Aitken, in his latest market commentary, focuses on the mining service sector in the wake of earnings and revenue forecast downgrades by companies ranging from Caterpillar, Komatsu and Atlas Copco, to Macmahon Holdings and United Group.

He is possibly the first to note a link between US machinery giant Caterpillar's earnings guidance and inventory and “... activity levels for the Australian mining service sector, particularly the companies leveraged to base metals and bulk commodities which have significant earthmoving requirements”.

“Interestingly Caterpillar management confirmed that demand remained resilient from the gold companies,” Aitken said in an aside.

He noted: “In the current environment we would be very wary of expecting strong forward order books to translate to strong earnings growth for the domestic mining service companies and contractors.

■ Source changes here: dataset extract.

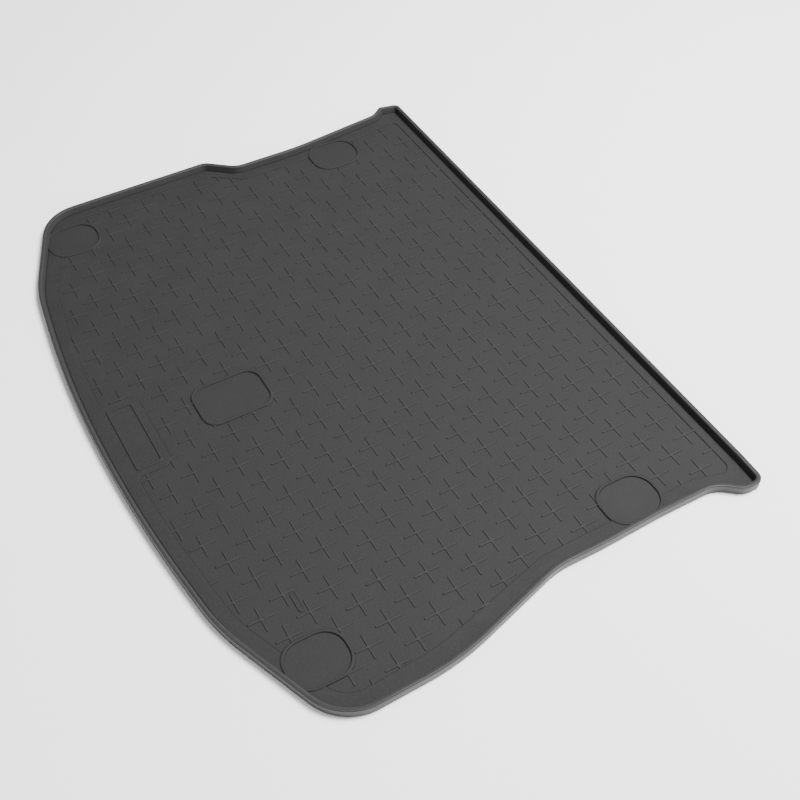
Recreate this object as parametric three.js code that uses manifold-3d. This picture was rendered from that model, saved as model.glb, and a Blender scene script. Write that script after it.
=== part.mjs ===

An order book is meaningless in the current environment.

“The key takeaway for the mining service companies is that profits are not just down significantly. More importantly, forward order books are being undermined as the global miners are cancelling brownfield expansions and greenfield projects. In this regard late last year both Rio Tinto (RIO) and Anglo American confirmed $US5b cutbacks each in cap-ex investment levels. In addition, history reveals that once commenced, this is a long duration cycle. As a result we believe there will be no V-shaped recovery for the mining service or contracting sectors.”

On the equity side of the sector “... even after 50% share price falls, the sector remains good selling”.